Monday, October 1, 2007

"It rests by changing" (D. 84a)

Heraclitus's shortest fragment, the Greek is just two words: metaballon anapauetai. In my Ancient Greek philosophy course, we came up with two alternative readings:

(1) There is nothing stable or constant about the universe except change.

(2) The universe attains some semblance of rest through a constant pattern of change.
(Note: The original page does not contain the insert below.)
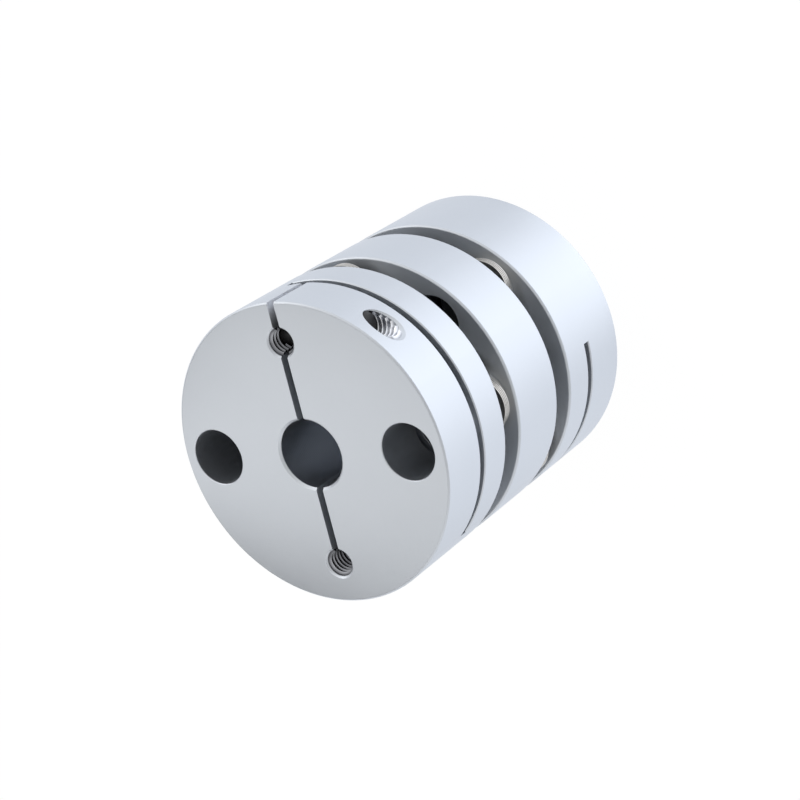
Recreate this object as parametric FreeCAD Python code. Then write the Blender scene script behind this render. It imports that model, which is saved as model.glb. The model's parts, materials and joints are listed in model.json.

These readings correspond to two alternative interpretations of Heraclitus' more famous river-fragments. One of them hearkens all the way back to Socrates' summation in Plato's Cratylus: "Heraclitus says somewhere that 'everything gives way and nothing stands fast' (ouden menei), and likening the things that are to the flowing of a river, he says that 'you cannot step into the same river twice' " (402a, tr. Reeve). Since absolutely nothing stands fast, Socrates thinks Heraclitus is emphasizing the universality of flux, as in (1) above. The opposed view, defended by Kirk, Raven & Schofield and also by Charles Kahn, is that the image of the river shows how something can maintain its identity precisely by means of its constant flux--like option (2) above. (See Plato's Symposium 207d-208b for evidence that Plato might also have understood his predecessor this way.)

The question is, what does 84a contribute to the resolution of this dispute about the river-fragment?